Task instructions: The line containing "import * as" marks the end: quote every line from the start of the records below through it, word for word.

* start *

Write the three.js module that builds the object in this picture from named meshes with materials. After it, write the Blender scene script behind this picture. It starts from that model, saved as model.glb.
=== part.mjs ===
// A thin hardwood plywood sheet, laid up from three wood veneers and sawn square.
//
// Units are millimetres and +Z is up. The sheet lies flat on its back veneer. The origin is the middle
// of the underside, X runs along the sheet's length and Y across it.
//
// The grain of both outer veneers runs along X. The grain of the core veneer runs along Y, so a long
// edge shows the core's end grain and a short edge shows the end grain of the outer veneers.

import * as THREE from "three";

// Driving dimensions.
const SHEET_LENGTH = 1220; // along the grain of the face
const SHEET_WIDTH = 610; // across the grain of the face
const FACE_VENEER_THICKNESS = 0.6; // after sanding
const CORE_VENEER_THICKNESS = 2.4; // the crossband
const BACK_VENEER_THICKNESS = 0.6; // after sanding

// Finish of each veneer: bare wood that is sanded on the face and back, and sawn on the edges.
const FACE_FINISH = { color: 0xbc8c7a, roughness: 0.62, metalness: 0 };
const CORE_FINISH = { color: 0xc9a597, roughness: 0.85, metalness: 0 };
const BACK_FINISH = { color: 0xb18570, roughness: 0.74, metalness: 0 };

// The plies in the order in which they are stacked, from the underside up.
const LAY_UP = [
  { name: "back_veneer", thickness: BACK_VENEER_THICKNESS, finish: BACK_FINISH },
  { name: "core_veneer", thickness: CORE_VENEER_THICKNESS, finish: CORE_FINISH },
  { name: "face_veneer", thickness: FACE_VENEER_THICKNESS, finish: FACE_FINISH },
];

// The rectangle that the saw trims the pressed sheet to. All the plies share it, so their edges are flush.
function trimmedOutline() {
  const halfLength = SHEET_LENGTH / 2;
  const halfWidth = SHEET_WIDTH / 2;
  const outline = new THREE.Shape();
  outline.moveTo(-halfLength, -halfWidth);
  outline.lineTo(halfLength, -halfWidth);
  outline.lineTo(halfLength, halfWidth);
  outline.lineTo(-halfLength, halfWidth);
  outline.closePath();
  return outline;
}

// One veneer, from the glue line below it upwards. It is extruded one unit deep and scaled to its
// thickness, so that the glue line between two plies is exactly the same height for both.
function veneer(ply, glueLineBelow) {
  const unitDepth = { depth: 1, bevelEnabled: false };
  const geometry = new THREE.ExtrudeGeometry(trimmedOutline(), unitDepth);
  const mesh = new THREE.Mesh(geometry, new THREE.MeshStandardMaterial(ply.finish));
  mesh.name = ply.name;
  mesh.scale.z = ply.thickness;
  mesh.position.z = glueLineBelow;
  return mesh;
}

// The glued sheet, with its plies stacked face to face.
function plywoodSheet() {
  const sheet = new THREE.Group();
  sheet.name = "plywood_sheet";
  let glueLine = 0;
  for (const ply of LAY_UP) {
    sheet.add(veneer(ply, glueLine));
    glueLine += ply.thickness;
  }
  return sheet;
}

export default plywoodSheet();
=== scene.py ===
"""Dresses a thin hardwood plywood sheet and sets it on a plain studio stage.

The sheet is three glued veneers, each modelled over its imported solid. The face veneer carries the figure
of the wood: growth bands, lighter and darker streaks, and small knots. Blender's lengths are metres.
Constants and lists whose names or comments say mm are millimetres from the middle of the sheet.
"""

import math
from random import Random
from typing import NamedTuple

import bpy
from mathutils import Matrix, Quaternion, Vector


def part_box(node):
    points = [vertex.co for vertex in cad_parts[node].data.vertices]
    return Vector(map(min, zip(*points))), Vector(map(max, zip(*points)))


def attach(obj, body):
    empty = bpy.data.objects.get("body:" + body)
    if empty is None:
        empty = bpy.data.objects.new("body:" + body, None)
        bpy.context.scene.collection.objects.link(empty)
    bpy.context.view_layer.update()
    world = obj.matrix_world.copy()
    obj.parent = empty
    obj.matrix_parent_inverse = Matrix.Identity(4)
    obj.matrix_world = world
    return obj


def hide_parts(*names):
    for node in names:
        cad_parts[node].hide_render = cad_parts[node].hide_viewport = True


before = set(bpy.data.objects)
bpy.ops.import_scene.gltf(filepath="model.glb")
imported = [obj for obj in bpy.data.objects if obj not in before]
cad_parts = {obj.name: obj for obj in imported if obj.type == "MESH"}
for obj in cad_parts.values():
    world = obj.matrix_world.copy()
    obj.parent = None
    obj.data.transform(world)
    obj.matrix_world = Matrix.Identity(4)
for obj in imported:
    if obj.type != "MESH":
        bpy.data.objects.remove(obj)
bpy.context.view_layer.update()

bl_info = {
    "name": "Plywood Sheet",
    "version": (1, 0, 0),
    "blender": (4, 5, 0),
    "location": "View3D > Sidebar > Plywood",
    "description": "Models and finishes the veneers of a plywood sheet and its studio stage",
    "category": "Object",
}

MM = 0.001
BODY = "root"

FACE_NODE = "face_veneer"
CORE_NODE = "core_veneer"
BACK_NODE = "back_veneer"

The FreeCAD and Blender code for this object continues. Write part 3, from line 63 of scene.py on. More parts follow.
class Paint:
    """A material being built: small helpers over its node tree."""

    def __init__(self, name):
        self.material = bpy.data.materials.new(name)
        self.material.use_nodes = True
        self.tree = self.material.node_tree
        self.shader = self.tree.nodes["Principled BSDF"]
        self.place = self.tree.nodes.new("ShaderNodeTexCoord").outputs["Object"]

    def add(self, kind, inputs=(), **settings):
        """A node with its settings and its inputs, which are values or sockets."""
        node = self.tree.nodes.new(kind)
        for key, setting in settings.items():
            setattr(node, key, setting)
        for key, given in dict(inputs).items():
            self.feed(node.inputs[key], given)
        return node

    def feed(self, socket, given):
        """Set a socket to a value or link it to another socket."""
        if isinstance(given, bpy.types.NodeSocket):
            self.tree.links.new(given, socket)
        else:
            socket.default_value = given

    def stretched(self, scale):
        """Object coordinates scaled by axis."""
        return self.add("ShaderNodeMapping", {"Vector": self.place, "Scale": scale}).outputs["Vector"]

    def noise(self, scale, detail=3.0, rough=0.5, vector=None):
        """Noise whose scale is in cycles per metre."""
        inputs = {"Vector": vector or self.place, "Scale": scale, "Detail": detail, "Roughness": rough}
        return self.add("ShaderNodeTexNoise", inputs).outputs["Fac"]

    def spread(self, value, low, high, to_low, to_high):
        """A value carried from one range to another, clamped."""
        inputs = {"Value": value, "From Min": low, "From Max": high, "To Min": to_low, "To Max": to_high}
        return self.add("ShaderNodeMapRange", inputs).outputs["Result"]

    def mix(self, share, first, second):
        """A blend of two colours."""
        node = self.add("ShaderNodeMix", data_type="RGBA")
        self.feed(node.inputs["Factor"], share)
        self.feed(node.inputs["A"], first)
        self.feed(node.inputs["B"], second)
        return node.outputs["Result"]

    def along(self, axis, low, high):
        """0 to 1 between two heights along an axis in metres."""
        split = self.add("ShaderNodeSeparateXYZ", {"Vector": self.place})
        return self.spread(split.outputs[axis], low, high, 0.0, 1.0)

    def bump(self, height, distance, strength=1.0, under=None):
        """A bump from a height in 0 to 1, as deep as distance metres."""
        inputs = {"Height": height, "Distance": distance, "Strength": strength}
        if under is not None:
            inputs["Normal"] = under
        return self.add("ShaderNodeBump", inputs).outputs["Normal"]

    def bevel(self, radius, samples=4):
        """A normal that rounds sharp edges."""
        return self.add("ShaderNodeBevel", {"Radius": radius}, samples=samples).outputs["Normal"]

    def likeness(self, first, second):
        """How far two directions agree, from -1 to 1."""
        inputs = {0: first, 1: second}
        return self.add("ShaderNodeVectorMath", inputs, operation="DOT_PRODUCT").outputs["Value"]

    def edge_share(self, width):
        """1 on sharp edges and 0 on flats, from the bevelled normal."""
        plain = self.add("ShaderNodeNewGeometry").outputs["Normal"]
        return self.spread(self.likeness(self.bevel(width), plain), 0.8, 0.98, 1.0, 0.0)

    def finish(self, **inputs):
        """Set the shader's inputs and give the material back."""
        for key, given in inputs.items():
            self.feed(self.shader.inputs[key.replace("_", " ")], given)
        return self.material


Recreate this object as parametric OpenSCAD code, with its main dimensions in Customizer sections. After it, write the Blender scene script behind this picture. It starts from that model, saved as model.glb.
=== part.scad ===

* end *

Solved problem:
Write the three.js module that builds the object in this picture from named meshes with materials. After it, write the Blender scene script behind this picture. It starts from that model, saved as model.glb.
=== part.mjs ===
// A thin hardwood plywood sheet, laid up from three wood veneers and sawn square.
//
// Units are millimetres and +Z is up. The sheet lies flat on its back veneer. The origin is the middle
// of the underside, X runs along the sheet's length and Y across it.
//
// The grain of both outer veneers runs along X. The grain of the core veneer runs along Y, so a long
// edge shows the core's end grain and a short edge shows the end grain of the outer veneers.

import * as THREE from "three";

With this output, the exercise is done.